## What to do
Only the lines from the first one through the line with "const slideNotchRun = 0.9;" should be printed, exactly as they appear.

** START **

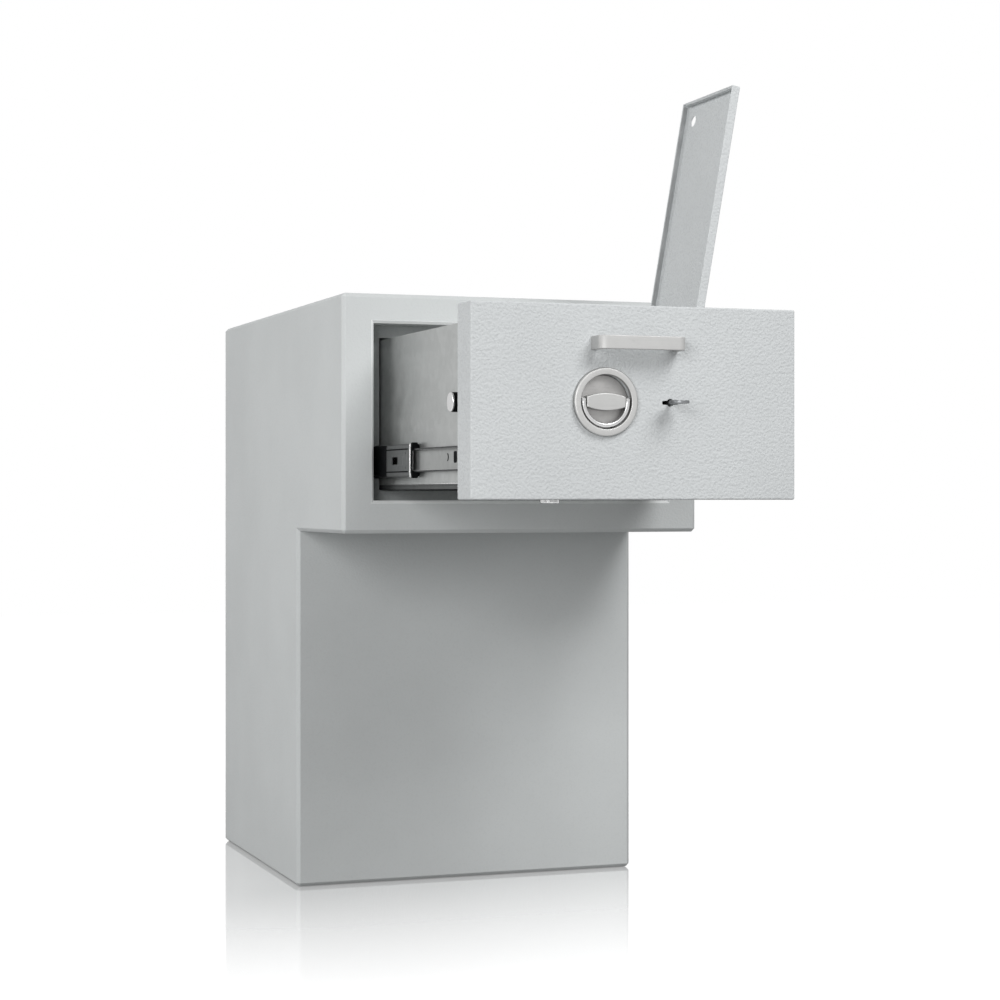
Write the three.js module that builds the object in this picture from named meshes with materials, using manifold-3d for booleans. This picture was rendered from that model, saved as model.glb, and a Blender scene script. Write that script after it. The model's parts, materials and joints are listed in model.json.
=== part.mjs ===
// Drop safe with a deposit drawer: an L-shaped steel body whose upper housing carries a drawer on
// full-extension slides. The drawer stands open with its deposit lid raised and its bolts thrown.
// Millimetres, +Z up, front towards -Y. The origin is the centre of the base's footprint.
import * as THREE from 'three';
import { mergeVertices } from 'three/addons/utils/BufferGeometryUtils.js';
import { RoundedBoxGeometry } from 'three/addons/geometries/RoundedBoxGeometry.js';
import Module from 'manifold-3d';

const wasm = await Module();
wasm.setup();

// Body
const bodyWidth = 436;
const bodyDepth = 586;
const bodyHeight = 700;
const housingHeight = 271;
const housingOverhang = 198;
const wall = 6;
const housingFrontThickness = 8;
const edgeRadius = 3.5;
const seamGap = 0.3;
const anchorHoleRadius = 7;
const anchorInset = 62;

// Drawer front and the opening that it closes
const frontSideMargin = 38.65;
const frontTopMargin = 34.5;
const frontBottomMargin = 38.5;
const frontThickness = 40;
const frontSkin = 8;
const frontRim = 4;
const frontBackSheet = 3;
const frontEdgeRadius = 3;
const frontGap = 1.6;
const revealWall = 4;
const revealChamfer = 3;
const drawerOpen = 327;

// Strike frame behind the opening
const strikeSeat = 0.6;
const strikeThickness = 5;
const strikeLapSide = 18.7;
const strikeLapTop = 14.4;
const strikeLapBottom = 11.7;
const slideNotchRun = 0.9;

// Drawer box
const boxSideInset = 18.35;
const boxTopInset = 15.5;
const boxBottomInset = 16.5;
const boxLength = 350;
const sheet = 1.5;
const mechanismDepth = 30;
const deckDrop = 2;
const chuteEdgeHeight = 46;
const windowMargin = 8;
const windowSill = 6;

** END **

## Complete output
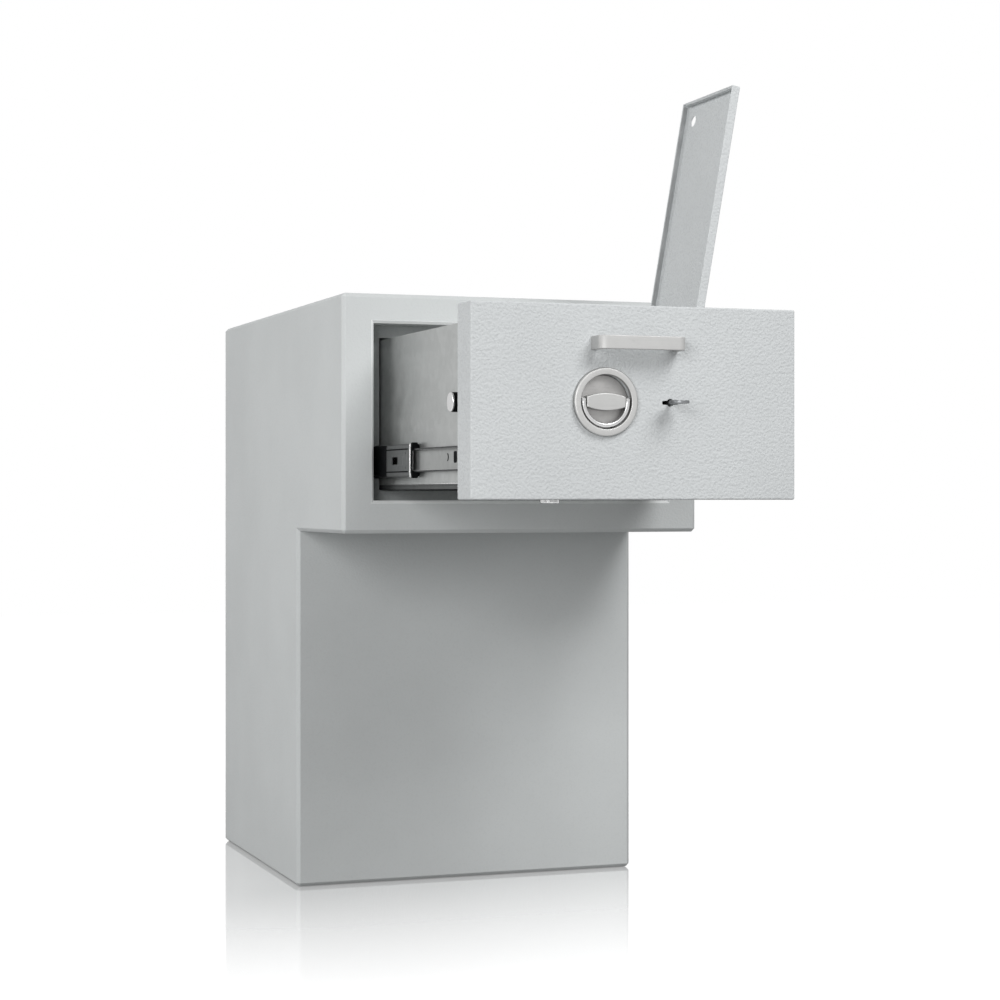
Write the three.js module that builds the object in this picture from named meshes with materials, using manifold-3d for booleans. This picture was rendered from that model, saved as model.glb, and a Blender scene script. Write that script after it. The model's parts, materials and joints are listed in model.json.
=== part.mjs ===
// Drop safe with a deposit drawer: an L-shaped steel body whose upper housing carries a drawer on
// full-extension slides. The drawer stands open with its deposit lid raised and its bolts thrown.
// Millimetres, +Z up, front towards -Y. The origin is the centre of the base's footprint.
import * as THREE from 'three';
import { mergeVertices } from 'three/addons/utils/BufferGeometryUtils.js';
import { RoundedBoxGeometry } from 'three/addons/geometries/RoundedBoxGeometry.js';
import Module from 'manifold-3d';

const wasm = await Module();
wasm.setup();

// Body
const bodyWidth = 436;
const bodyDepth = 586;
const bodyHeight = 700;
const housingHeight = 271;
const housingOverhang = 198;
const wall = 6;
const housingFrontThickness = 8;
const edgeRadius = 3.5;
const seamGap = 0.3;
const anchorHoleRadius = 7;
const anchorInset = 62;

// Drawer front and the opening that it closes
const frontSideMargin = 38.65;
const frontTopMargin = 34.5;
const frontBottomMargin = 38.5;
const frontThickness = 40;
const frontSkin = 8;
const frontRim = 4;
const frontBackSheet = 3;
const frontEdgeRadius = 3;
const frontGap = 1.6;
const revealWall = 4;
const revealChamfer = 3;
const drawerOpen = 327;

// Strike frame behind the opening
const strikeSeat = 0.6;
const strikeThickness = 5;
const strikeLapSide = 18.7;
const strikeLapTop = 14.4;
const strikeLapBottom = 11.7;
const slideNotchRun = 0.9;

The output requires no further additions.